[Exercise task]
Will you return, word for word, only the lines from the top of the data below down to and including the one with "scene.collection.objects.link(ground)"?
--- START ---
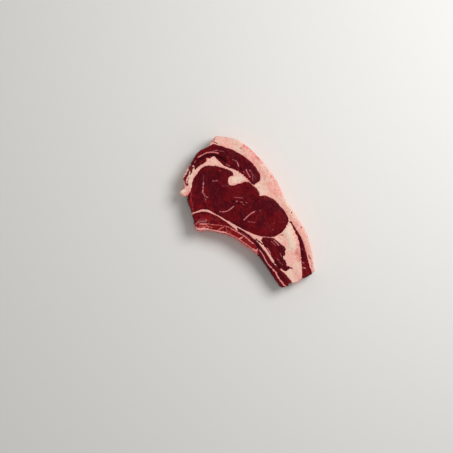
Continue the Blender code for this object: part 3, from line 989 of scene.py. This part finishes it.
class STEAK_OT_bone(bpy.types.Operator):
    """Makes the sawn rib bone"""

    bl_idname = "steak.bone"
    bl_label = "Rib bone"

    def execute(self, context):
        dress(context, "rib_bone", sawn_bone(context.scene.steak_colours))
        return {"FINISHED"}


class STEAK_OT_stage(bpy.types.Operator):
    """Makes the floor, the lights and the camera above the steak"""

    bl_idname = "steak.stage"
    bl_label = "Stage"

    def execute(self, context):
        scene = context.scene
        self.make_floor(scene)
        self.make_lights(scene)
        self.make_camera(scene)
        scene.view_settings.view_transform = "Standard"
        return {"FINISHED"}

    def make_floor(self, scene):
        """A wide plain square, a hair below the steak."""
        half = 6.0
        drop = -0.1 * MM
        floor = bpy.data.meshes.new("floor")
        corners = [(-half, -half, drop), (half, -half, drop), (half, half, drop), (-half, half, drop)]
        floor.from_pydata(corners, [], [(0, 1, 2, 3)])
        s = Shading("pale_floor")
        s.look(Base_Color=scene.steak_colours.floor, Roughness=0.7)
        floor.materials.append(s.material)
        ground = bpy.data.objects.new("floor", floor)
        scene.collection.objects.link(ground)

    def make_lights(self, scene):
        """A large soft lamp from the photograph's upper right, and a pale sky."""
        world = bpy.data.worlds.new("sky")
        world.use_nodes = True
        world.node_tree.nodes["Background"].inputs["Color"].default_value = (1.0, 0.99, 0.97, 1)
        world.node_tree.nodes["Background"].inputs["Strength"].default_value = 0.42
        scene.world = world
        lamp = bpy.data.lights.new("window", "AREA")
        lamp.shape = "DISK"
        lamp.size = 0.7
        lamp.energy = 12.5
        heading = PHOTO_TURN + math.radians(35)
        lean_over = math.radians(38)
        away = 1.3
        key = bpy.data.objects.new("window", lamp)
        key.location = (away * math.sin(lean_over) * math.cos(heading),
                        away * math.sin(lean_over) * math.sin(heading), away * math.cos(lean_over))
        key.rotation_euler = (0, lean_over, heading)
        scene.collection.objects.link(key)

    def make_camera(self, scene):
        """Straight above the middle of the photograph's frame, turned as the photograph is."""
        right = (PHOTO_SIZE / 2 - ORIGIN_PIXEL[0]) * PIXEL
        up = (ORIGIN_PIXEL[1] - PHOTO_SIZE / 2) * PIXEL
        turn_x, turn_y = math.cos(PHOTO_TURN), math.sin(PHOTO_TURN)
        camera = bpy.data.cameras.new("camera")
        camera.sensor_width = 36
        reach = CAMERA_HEIGHT - scene.steak_sizes.thickness
        camera.lens = camera.sensor_width * reach / (PHOTO_SIZE * PIXEL)
        view = bpy.data.objects.new("camera", camera)
        view.location = (turn_x * right - turn_y * up, turn_y * right + turn_x * up, CAMERA_HEIGHT)
        view.rotation_euler = (0, 0, PHOTO_TURN)
        scene.collection.objects.link(view)
        scene.camera = view


class STEAK_PT_panel(bpy.types.Panel):
    """Lists the settings and the steps that make the steak"""

    bl_label = "Ribeye steak"
    bl_space_type = "VIEW_3D"
    bl_region_type = "UI"
    bl_category = "Steak"

    def draw(self, context):
        for group in (context.scene.steak_sizes, context.scene.steak_colours):
            box = self.layout.box()
            for name in group.__annotations__:
                box.prop(group, name)
        for operator in OPERATORS:
            self.layout.operator(operator.bl_idname)


OPERATORS = (STEAK_OT_fat, STEAK_OT_muscles, STEAK_OT_bone, STEAK_OT_stage)
CLASSES = (SteakSizes, SteakColours, *OPERATORS, STEAK_PT_panel)
OUTLINES = Outlines(frame["nodes"])


def register():
    """Adds the operators, the panel and the settings to Blender."""
    for made in CLASSES:
        bpy.utils.register_class(made)
    bpy.types.Scene.steak_sizes = bpy.props.PointerProperty(type=SteakSizes)
    bpy.types.Scene.steak_colours = bpy.props.PointerProperty(type=SteakColours)


def unregister():
    """Takes them out again."""
    del bpy.types.Scene.steak_colours
    del bpy.types.Scene.steak_sizes
    for made in reversed(CLASSES):
        bpy.utils.unregister_class(made)


def main():
    """Makes the steak and its stage."""
    register()
    bpy.ops.steak.fat()
    bpy.ops.steak.muscles()
    bpy.ops.steak.bone()
    bpy.ops.steak.stage()


if __name__ == "__main__":
    main()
--- END ---
[Task answer]
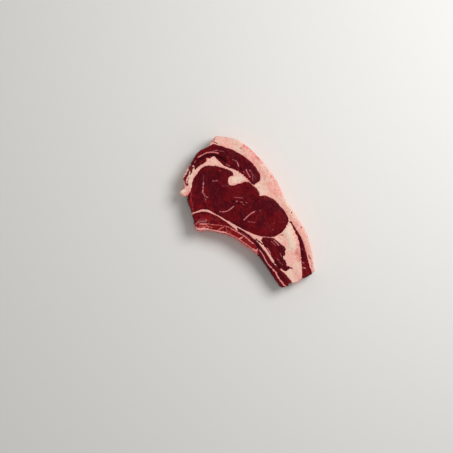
Continue the Blender code for this object: part 3, from line 989 of scene.py. This part finishes it.
class STEAK_OT_bone(bpy.types.Operator):
    """Makes the sawn rib bone"""

    bl_idname = "steak.bone"
    bl_label = "Rib bone"

    def execute(self, context):
        dress(context, "rib_bone", sawn_bone(context.scene.steak_colours))
        return {"FINISHED"}


class STEAK_OT_stage(bpy.types.Operator):
    """Makes the floor, the lights and the camera above the steak"""

    bl_idname = "steak.stage"
    bl_label = "Stage"

    def execute(self, context):
        scene = context.scene
        self.make_floor(scene)
        self.make_lights(scene)
        self.make_camera(scene)
        scene.view_settings.view_transform = "Standard"
        return {"FINISHED"}

    def make_floor(self, scene):
        """A wide plain square, a hair below the steak."""
        half = 6.0
        drop = -0.1 * MM
        floor = bpy.data.meshes.new("floor")
        corners = [(-half, -half, drop), (half, -half, drop), (half, half, drop), (-half, half, drop)]
        floor.from_pydata(corners, [], [(0, 1, 2, 3)])
        s = Shading("pale_floor")
        s.look(Base_Color=scene.steak_colours.floor, Roughness=0.7)
        floor.materials.append(s.material)
        ground = bpy.data.objects.new("floor", floor)
        scene.collection.objects.link(ground)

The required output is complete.